My dad started explaining something about girls being brought in to the country from eastern Europe and having green cards taken away and no other options.  I didn’t fully understand what he was talking about.  But I knew something of the pain in her eyes.  You see, I have a painful background of being used for someone else’s pleasure at a young age.  Used by people my parents should have been able to trust…

The pain, the listlessness I saw on that girl’s face startled me because I knew how she felt.  I felt her hurt and her shame.  And I began to despise a system that let her sit on the corner while whoever was controlling her was walking around in freedom.

Over the next 10 years, I began to hear whispers of problems in Asia with children forced into prostitution, of a German woman who married an Army soldier who took away her papers and controlled her every move once they’d moved to the US, of Filipino women going after jobs in Saudi Arabia and never again contacting their families, of a young woman named Natalie Holloway who disappeared in the Bahamas.  All sad, all tragic situations.

In college, I saw an advertisement for a film called Human Trafficking.  I started to research the term, and as I did, I began to sense these situations could be related.  But how?

Was there just something wrong with mankind?  Did it only happen in poor communities?
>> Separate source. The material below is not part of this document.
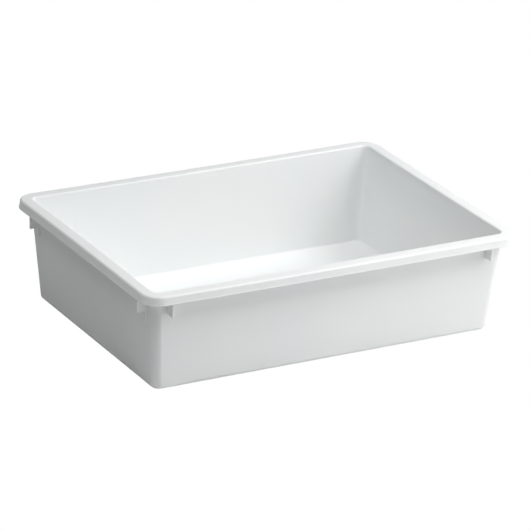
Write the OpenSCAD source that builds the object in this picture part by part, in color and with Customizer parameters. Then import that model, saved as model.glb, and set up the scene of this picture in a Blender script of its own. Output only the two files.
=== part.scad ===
// Deep rectangular processing tray, moulded in one piece from white polypropylene.
// Units are millimetres, +X runs along the long side and +Z points up.
// The origin is the middle of the underside, on the surface that the tray stands on.
// Every node is a region of the one moulding, and meets its neighbours face to face.

/* [Tray] */
// Length over the rim
tray_length = 420; // [380:1:460]
// Width over the rim
tray_width = 300; // [270:1:340]
// Height from the underside to the top of the rim
tray_height = 106.5; // [90:0.5:130]

/* [Walls and floor] */
// Thickness of the walls, the floor and the top of the rim
wall = 2.5; // [2.3:0.1:3.5]
// Outward lean of every wall, in degrees
draft = 5; // [3:0.5:8]
// Outside radius of the four upright corners
corner_r = 9; // [8:0.5:14]
// Outside radius where the walls turn into the floor
base_edge_r = 4.4; // [3.8:0.1:6]

/* [Rim] */
// How far the rim stands out past the top of the walls
overhang = 11.7; // [10:0.1:16]
// Depth of the rim, from its top to the lower edge of the skirt
rim_depth = 9.5; // [8.5:0.1:14]
// Radius of the edge where the rim turns down into the tray
lip_r = 2.2; // [1:0.1:2.2]
// Thickness of the skirt
skirt_t = 2; // [1.5:0.1:2.5]
// How far the skirt leans out over its depth
skirt_lean = 0.6; // [0:0.1:1.5]
// How far the bead along the lower edge stands out
bead_out = 0.3; // [0.2:0.1:1.5]
// Height of the bead
bead_height = 1.8; // [1:0.1:3]

/* [Stacking lugs] */
// Height from the foot of a lug to the top of the rim, which is how high nested trays stand apart
lug_drop = 24.2; // [18:0.1:40]
// Thickness of a lug
lug_t = 2; // [1.5:0.1:4]
// How much further in than the skirt a lug's outer edge is at its foot
lug_foot_in = 0.4; // [0:0.1:2]
// Distance from the middle of a long side to its lug on the left, seen from outside
long_lug_left = 181; // [100:0.5:184]
// Distance from the middle of a long side to its lug on the right, seen from outside
long_lug_right = 176.5; // [100:0.5:184]
// Distance from the middle of a short side to its lug on the left, seen from outside
short_lug_left = 114; // [60:0.5:124]
// Distance from the middle of a short side to its lug on the right, seen from outside
short_lug_right = 121.5; // [60:0.5:124]
// How far the rib under a lug on a short side stands out from the wall
rib_out = 2.3; // [1:0.1:4]
// How far that rib runs on below the lug
rib_length = 8.8; // [4:0.1:20]

/* [Hidden] */
$fn = 64;
white = "whitesmoke";

// Sides in anticlockwise order from above. Each corner is the one that follows its side.
SIDES = ["front", "right", "back", "left"];
CORNERS = ["front_right", "back_right", "back_left", "front_left"];
// The left and the right lug of each side, seen from outside, named by the corner they are near
LUG_ENDS = [["left", "right"], ["front", "back"], ["right", "left"], ["back", "front"]];
INDEX = [0 : len(SIDES) - 1];
ENDS = [0, 1];

function lug_name(side, end) = str("lug_", SIDES[side], "_", LUG_ENDS[side][end]);

// Slopes, and sizes measured level rather than square to the leaning walls
lean = tan(draft);
level_wall = wall / cos(draft);
level_corner_r = corner_r / cos(draft);

// The base edge is drawn by radius from the centre of its corners, and by height
floor_r = level_corner_r - base_edge_r * cos(draft);
base_edge_height = base_edge_r * (1 - sin(draft));

// The rim is drawn by radius from the centre of its corners, and by height
rim_corner_r = overhang + level_corner_r;
flange_z = tray_height - wall;
flange_in = wall_face(flange_z) - level_wall;
skirt_top_r = rim_corner_r - bead_out - skirt_lean;
skirt_z = tray_height - rim_depth;

// Along a long side the lugs are plain. On a short side each has a rib under it.
lug_z = tray_height - lug_drop;
rib_z = lug_z - rib_length;

// From the centre line of the tray to the outer edge of the rim, square to a side and along it
function rim_half(side) = (side % 2 == 0 ? tray_width : tray_length) / 2;
function along_half(side) = rim_half(side + 1);
// From the centre line of the tray to the outer face of the wall, at the underside
function base_half(side) = rim_half(side) - overhang - tray_height * lean;
// Radius of the wall's outer face from the centre of the rim's corner, at a height
function wall_face(z) = level_corner_r - (tray_height - z) * lean;
// Distance of a lug from the middle of its side, towards the right seen from outside
function lug_place(side, end) =
    side % 2 == 0 ? [-long_lug_left, long_lug_right][end] : [-short_lug_left, short_lug_right][end];

// Turns a shape drawn for the right-hand side, facing +X, round to another side
module on_side(side) {
    rotate([0, 0, 90 * (side - 1)])
        children();
}

// Keeps what lies between two heights
module between(low, high) {
    intersection() {
        children();
        translate([-tray_length, -tray_length, low])
            cube([2 * tray_length, 2 * tray_length, high - low]);
    }
}

// Extrudes an outline of radius and height along one side, between the two corner centres
module run_along(side, radius_at, corner_at) {
    on_side(side)
        translate([radius_at, 0, 0])
            rotate([90, 0, 0])
                linear_extrude(2 * corner_at, center = true)
                    children();
}

// Turns an outline of radius and height round the corner that follows a side
module round_corner(side, radius_at, corner_at) {
    on_side(side)
        translate([radius_at, corner_at, 0])
            rotate_extrude(angle = 90)
                children();
}

// Round edge where the floor turns up into the walls
module base_edge_outline() {
    intersection() {
        translate([floor_r, base_edge_r])
            difference() {
                circle(base_edge_r);
                circle(base_edge_r - wall);
            }
        translate([floor_r, 0])
            square([base_edge_r, base_edge_height]);
    }
}

// Top of the rim with its two rounded edges. The outer one is as round as the rim is thick.
module flange_outline() {
    lip = flange_in + lip_r;
    shoulder = skirt_top_r - wall;
    translate([flange_in, flange_z])
        square([shoulder - flange_in, wall - lip_r]);
    translate([lip, flange_z])
        square([shoulder - lip, wall]);
    intersection() {
        translate([lip, tray_height - lip_r])
            circle(lip_r);
        translate([flange_in, flange_z])
            square([2 * lip_r, wall]);
    }
    intersection() {
        translate([shoulder, flange_z])
            circle(wall);
        translate([shoulder - wall, flange_z])
            square([2 * wall, wall]);
    }
}

// Skirt with the bead along its lower edge
module skirt_outline() {
    low_r = skirt_top_r + skirt_lean;
    polygon([
        [skirt_top_r - skirt_t, flange_z],
        [skirt_top_r, flange_z],
        [low_r, skirt_z + bead_height],
        [rim_corner_r, skirt_z + bead_height / 2],
        [rim_corner_r, skirt_z],
        [low_r - skirt_t, skirt_z]
    ]);
}

// Upright plate that fills the channel under the rim and reaches down past the skirt
module lug_outline(has_rib) {
    foot_r = skirt_top_r + skirt_lean - skirt_t - lug_foot_in;
    rib = [
        [wall_face(lug_z) + rib_out, lug_z],
        [wall_face(rib_z) + rib_out, rib_z],
        [wall_face(rib_z), rib_z]
    ];
    polygon(concat(
        [
            [wall_face(flange_z), flange_z],
            [skirt_top_r - skirt_t, flange_z],
            [skirt_top_r + skirt_lean - skirt_t, skirt_z],
            [foot_r, lug_z]
        ],
        has_rib ? rib : [[wall_face(lug_z), lug_z]]
    ));
}

// Centre of an upright corner at the base edge, and at the rim
function base_centre(side) = base_half(side) + base_edge_height * lean - level_corner_r;
function rim_centre(side) = rim_half(side) - rim_corner_r;

// Flat plate with round corners, inside the base edge
module tray_floor() {
    half_x = base_centre(1);
    half_y = base_centre(0);
    color(white)
        linear_extrude(wall) {
            square([2 * (half_x + floor_r), 2 * half_y], center = true);
            square([2 * half_x, 2 * (half_y + floor_r)], center = true);
            for (x = [-half_x, half_x])
                for (y = [-half_y, half_y])
                    translate([x, y])
                        circle(floor_r);
        }
}

module base_edge(side) {
    color(white)
        run_along(side, base_centre(side), base_centre(side + 1))
            base_edge_outline();
}

module base_edge_corner(side) {
    color(white)
        round_corner(side, base_centre(side), base_centre(side + 1))
            base_edge_outline();
}

// Leaning flat wall, wider at the top because the upright corners lean with it
module wall_side(side) {
    slope_length = tray_height / cos(draft);
    low_half = base_half(side + 1) - level_corner_r;
    high_half = low_half + tray_height * lean;
    color(white)
        between(base_edge_height, flange_z)
            on_side(side)
                translate([base_half(side), 0, 0])
                    rotate([0, draft, 0])
                        translate([-wall, 0, 0])
                            rotate([90, 0, 90])
                                linear_extrude(wall)
                                    polygon([
                                        [-low_half, 0],
                                        [low_half, 0],
                                        [high_half, slope_length],
                                        [-high_half, slope_length]
                                    ]);
}

// Quarter of a tube that leans along the diagonal, tangent to the two leaning walls beside it
module wall_corner(side) {
    tilt = atan(sqrt(2) * lean);
    sweep = acos(pow(sin(draft), 2));
    color(white)
        between(base_edge_height, flange_z)
            on_side(side)
                translate([base_half(side) - level_corner_r, base_half(side + 1) - level_corner_r, 0])
                    rotate([0, tilt, 45])
                        rotate([0, 0, -sweep / 2])
                            rotate_extrude(angle = sweep)
                                translate([corner_r - wall, 0])
                                    square([wall, (tray_height + corner_r) / cos(tilt)]);
}

module rim_flange(side) {
    color(white)
        run_along(side, rim_centre(side), rim_centre(side + 1))
            flange_outline();
}

module rim_flange_corner(side) {
    color(white)
        round_corner(side, rim_centre(side), rim_centre(side + 1))
            flange_outline();
}

module rim_skirt(side) {
    color(white)
        run_along(side, rim_centre(side), rim_centre(side + 1))
            skirt_outline();
}

module rim_skirt_corner(side) {
    color(white)
        round_corner(side, rim_centre(side), rim_centre(side + 1))
            skirt_outline();
}

module lug(side, end) {
    color(white)
        on_side(side)
            translate([rim_centre(side), lug_place(side, end), 0])
                rotate([90, 0, 0])
                    linear_extrude(lug_t, center = true)
                        lug_outline(has_rib = side % 2 == 1);
}

tray_floor();  // floor
for (side = INDEX) {
    base_edge(side);
    base_edge_corner(side);
    wall_side(side);
    wall_corner(side);
    rim_flange(side);
    rim_flange_corner(side);
    rim_skirt(side);
    rim_skirt_corner(side);
    for (end = ENDS) {
        lug(side, end);
    }
}
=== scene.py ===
"""Looks of the developing tray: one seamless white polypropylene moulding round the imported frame."""
import math
from typing import NamedTuple

import bpy
from mathutils import Matrix, Vector


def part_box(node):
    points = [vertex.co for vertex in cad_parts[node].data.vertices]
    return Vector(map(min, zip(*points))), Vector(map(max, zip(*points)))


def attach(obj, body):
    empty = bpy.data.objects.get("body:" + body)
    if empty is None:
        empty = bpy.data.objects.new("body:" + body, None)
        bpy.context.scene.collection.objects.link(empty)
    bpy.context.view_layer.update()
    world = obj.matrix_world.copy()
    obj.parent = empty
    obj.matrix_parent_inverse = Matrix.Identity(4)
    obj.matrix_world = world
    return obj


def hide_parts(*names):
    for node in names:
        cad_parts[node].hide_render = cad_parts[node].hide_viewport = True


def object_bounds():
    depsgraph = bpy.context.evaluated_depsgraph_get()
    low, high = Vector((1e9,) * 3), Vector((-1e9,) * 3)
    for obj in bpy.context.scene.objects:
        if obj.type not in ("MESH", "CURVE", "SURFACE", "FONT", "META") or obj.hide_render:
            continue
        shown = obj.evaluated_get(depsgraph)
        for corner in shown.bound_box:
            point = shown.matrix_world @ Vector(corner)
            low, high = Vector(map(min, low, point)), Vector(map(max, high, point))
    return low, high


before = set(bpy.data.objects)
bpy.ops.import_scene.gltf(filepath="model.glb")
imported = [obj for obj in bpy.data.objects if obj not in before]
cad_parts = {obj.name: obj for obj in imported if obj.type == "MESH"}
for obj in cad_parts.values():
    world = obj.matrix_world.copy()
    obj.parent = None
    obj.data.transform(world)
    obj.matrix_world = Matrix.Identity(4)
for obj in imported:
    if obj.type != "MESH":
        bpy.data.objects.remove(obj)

cad_low, cad_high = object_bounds()

MM = 0.001

# ---------------------------------------------------------------------------
# Sizes, in metres. Most are read from the frame's nodes.
# ---------------------------------------------------------------------------

SIDES = ("front", "right", "back", "left")
TOP = cad_high.z
HALF = (cad_high.y, cad_high.x, cad_high.y, cad_high.x)    # outer edge of the rim, by side
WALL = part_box("floor")[1].z

flange_low, flange_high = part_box("rim_flange_front")
skirt_low, skirt_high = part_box("rim_skirt_front")
skirt_corner_low, skirt_corner_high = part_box("rim_skirt_corner_front_right")
wall_low, wall_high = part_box("wall_front")
base_low, base_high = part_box("base_edge_front")

FLANGE_Z = wall_high.z                                     # underside of the rim's top
SHOULDER_R = TOP - FLANGE_Z                                # where the rim turns down into the skirt
SKIRT_Z = skirt_low.z
SKIRT_TOP_INSET = HALF[0] + flange_low.y
SKIRT_T = skirt_high.y - flange_low.y
RIM_CORNER_R = skirt_corner_high.x - skirt_corner_low.x

BASE_EDGE_TOP = base_high.z
LEAN = (base_low.y - wall_low.y) / (FLANGE_Z - BASE_EDGE_TOP)
DRAFT = math.atan(LEAN)
LEVEL_WALL = WALL / math.cos(DRAFT)
BASE_EDGE_R = BASE_EDGE_TOP / (1 - math.sin(DRAFT))
OVERHANG = HALF[0] + wall_low.y - (TOP - FLANGE_Z) * LEAN

LUG_FOOT_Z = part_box("lug_front_left")[0].z
RIB_FOOT_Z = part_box("lug_left_front")[0].z
LUG_FOOT_IN = 0.4 * MM          # a lug's outer edge leans in this much towards its foot
LUG_CORNER_R = 0.8 * MM         # rounding of a lug's outer corner
RIB_OUT = 2.3 * MM              # the rib under a short side's lug stands out this much

BEAD_OUT = 0.3 * MM             # the bead along the skirt's lower edge stands out this much
BEAD_HEIGHT = 1.8 * MM
LIP_R = 2.2 * MM                # edge where the rim turns down into the tray
CHANNEL_WALL_R = 1.2 * MM       # fillet between a wall and the underside of the rim
CHANNEL_SKIRT_R = 0.8 * MM      # fillet between the underside of the rim and the skirt
EDGE_R = 0.35 * MM              # rounding of the free edges
EDGE_RUN_OUT = 3 * EDGE_R       # a lug's rounded edges fade out over this length at their ends
FLANGE_FALL = 0.2 * MM          # the top of the rim falls this much towards its shoulder
SHORT_SIDE_BOW = 1.1 * MM       # the short walls pull in this much at the middle of the rim
LONG_SIDE_SAG = 0.8 * MM        # the long sides of the rim sit this much lower at the middle
GATE_R = 5 * MM                 # round mark where the plastic entered, under the floor
GATE_DEPTH = 0.5 * MM
SPRUE_R = 1.6 * MM              # stub left in the middle of that mark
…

How could child prostitution be linked to my Filipina friend’s cousin disappearing? 

I soon learned that it all fell under the category human trafficking:  The use of one person by another for commercial gain through force, fraud, or coercion.  “Modern slavery” is a popular term for this industry.  Yes, an industry.  A criminal industry that is equal to the illegal arms trade in terms of revenue.  And it’s gaining on drugs.  Simply because human beings are re-usable.

So why should I do something?

My personal story gives me empathy for the victims of sex trafficking; but my sense of justice compels me to fight for every human being who is currently held in some sort of “modern slavery.”  As a Christian, there is a Bible verse that speaks directly to my heart about engaging in the fight against human trafficking: Isaiah 58:6 says

“No, this is the kind of fasting I want:  Free those who are wrongly imprisoned; lighten the burden of those who work for you.  Let the oppressed go free, and remove the chains that bind people.”

Let the oppressed go free.  I love that.  I’ve had to deal with my own past, to learn what freedom means to someone who thought they were under someone else’s selfish control…Now I want to help that young girl on the street corner!  I want to say that someone searching for a better life should not be allowed to disappear because traffickers take advantage of them!  I want to stand beside the men and women who are fighting to end this problem within our own communities.  The men and women who say that this is NOT okay; this should not be risk to their children; and that we will fight for justice for those who cannot do it for themselves.

"Human Trafficking: Urgent Response Required."

I recognize there are some great anti-trafficking organizations out there.  But I know from years of interest and engagement, there are many people who cannot find out how they can help or get involved without being directed to sites that are primarily internationally-focused.  While these organizations are vital, too, for now, my focus is my own neighborhood, city, country.  Like the guy I was at lunch with—most Americans have now heard of this, but they don’t realize it happens here, under their noses.  If we want to change the culture that accepts human trafficking (or at the very least turns a blind eye to it), we need to let people know that it’s happening, and what can be done to stop it.  No one website or organization will have the full solution.  But for now, ComTra can gather and share information to help-to make the fight more effective. 

And that’s my goal.  That’s my part of this fight.  There’s a child, a man, a woman who will sleep in captivity tonight.  Since I know that, how can I do nothing?